Ho cominciato a scrivere questa riflessione, seduto alla porta della Basilica di San Francesco, ad Assisi, in attesa di raccogliere il Testimonium Viae Francisci.
Il 29 agosto ho iniziato il percorso che, in dieci tappe, mi ha portato da Roma ad Assisi.
Questa esperienza di pellegrino è qualcosa che non dimenticherò mai, un’esperienza in cui la crescita personale e quella spirituale si sono mescolate in ogni momento.

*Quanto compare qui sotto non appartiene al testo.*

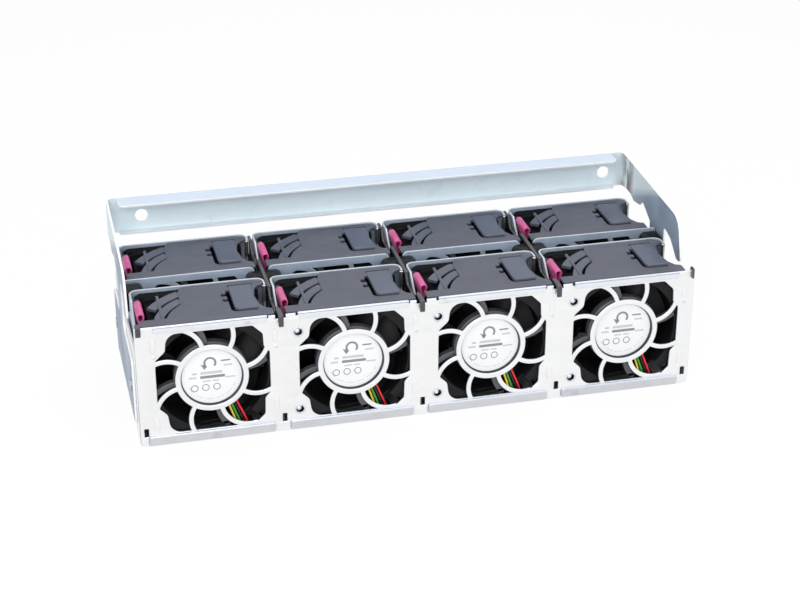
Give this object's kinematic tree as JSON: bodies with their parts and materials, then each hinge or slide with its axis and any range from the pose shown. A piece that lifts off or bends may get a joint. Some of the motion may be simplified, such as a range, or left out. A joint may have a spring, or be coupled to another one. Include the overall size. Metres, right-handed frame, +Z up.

Sono stati dieci giorni in cui ho sempre camminato da solo e ci sono stati momenti in cui mi sono perso.
Oggi voglio parlarvi delle emozioni che ho provato l’ultimo giorno di marcia: quando ho capito che Assisi era più vicina, le emozioni sono salite alle stelle. Mi sono ricordato della prima volta che ho visto Assisi.
La prima volta è stata con due amici: Andrea e Carlo. Carlo doveva portare con il suo furgone del materiale per un gruppo di adolescenti della parrocchia che erano lì per un ritiro e noi lo abbiamo accompagnato.
Con il gruppo c’era don Renzo, un parroco che era stato il mio insegnante di religione quando avevo 12/13 anni.
Di notte abbiamo visto che Don Renzo stava facendo un’attività di gruppo nella piazza antistante la Basilica di San Francesco. Ha letto un dialogo dal film LA STRADA (di Fellini). Era il dialogo tra Gelsomina ed Il Matto
Gelsomina, la protagonista femminile del film, si sente sottovalutata da Zampanò (il protagonista maschile) e sente che la sua vita non ha senso.
Quindi Il Matto si rivolge a lei
«Tu non ci crederai, ma tutto quello che c’è a questo mondo serve a qualcosa. Ecco, prendi quel sasso lì, per esempio».
«Quale?».
«Questo… uno qualunque. Ecco, anche questo serve a qualcosa, anche questo sassetto».
«E a cosa serve?».
«Serve… ma che ne so! Se lo sapessi sai chi sarei?».
«Chi?».
«Il Padreterno che sa tutto: quando nasci e quando muori. Non lo so a cosa serve questo sasso io, ma a qualcosa deve servire. Perché se tutto è inutile, allora è inutile tutto. Anche le stelle, almeno credo… e anche tu. Anche tu servi a qualcosa, con la tua testa di carciofo».
Quella conversazione era scolpita nella mia memoria e, nel cammino, mi è tornata in mente.
Ho pensato “non esitare, pellegrino, tutto ha un significato. Anche se a volte non lo capisci, tutto ha una ragione. Sei per qualcosa in questo mondo e tutte le persone che ti incontrano non lo fanno per caso. Così ho guardato in basso, ho preso la mia Pietra del Matto e l’ho messa nel mio marsupio, come promemoria.
Così facendo, ho ricordato un’altra pietra, la pietra che un’altra pellegrina mi ha regalato un anno fa: una pietra con dei puntini dipinti su di essa, un punto per ogni persona che aveva condiviso quella bella esperienza.
Anche quelle persone non si erano imbattute in me per caso.
Ogni pellegrino ha uno scopo, un desiderio da realizzare, e quando ho cominciato a camminare sapevo che dovevo scegliere cosa chiedere al cammino. Ho chiesto quattro cose, quattro scopi, quattro desideri: pace, luce, speranza e amore.
Stamattina ho scritto che quando il pellegrino parte sa e non sa dove sta andando. Quando il pellegrino arriva, sa e non sa dove è arrivato. Quando il pellegrino cammina, si fida del cammino: confida che il suo cammino sarà un cammino di luce. Un cammino di luce, pace, speranza e amore.
Devo dire che il cammino non mi ha deluso, che camminando mi sono sentito più vicino a una luce che mi aiuta a vedere più chiaramente il percorso da seguire. In pace con la mia storia e fiducioso per il futuro. Amore? Ogni volta che camminavo contemplando le meraviglie che mi circondavano, prendevo coscienza del progetto d’amore che manifesta tanta bellezza. Imparerò ad amare di più e meglio, perché i semi dell’amore sono già dentro di noi.
So che c’è ancora molta strada da fare e l’esperienza che ho vissuto in questi giorni mi dà la certezza che, nonostante la mia fragilità e le mie cadute, Itaca è un po’ più vicina.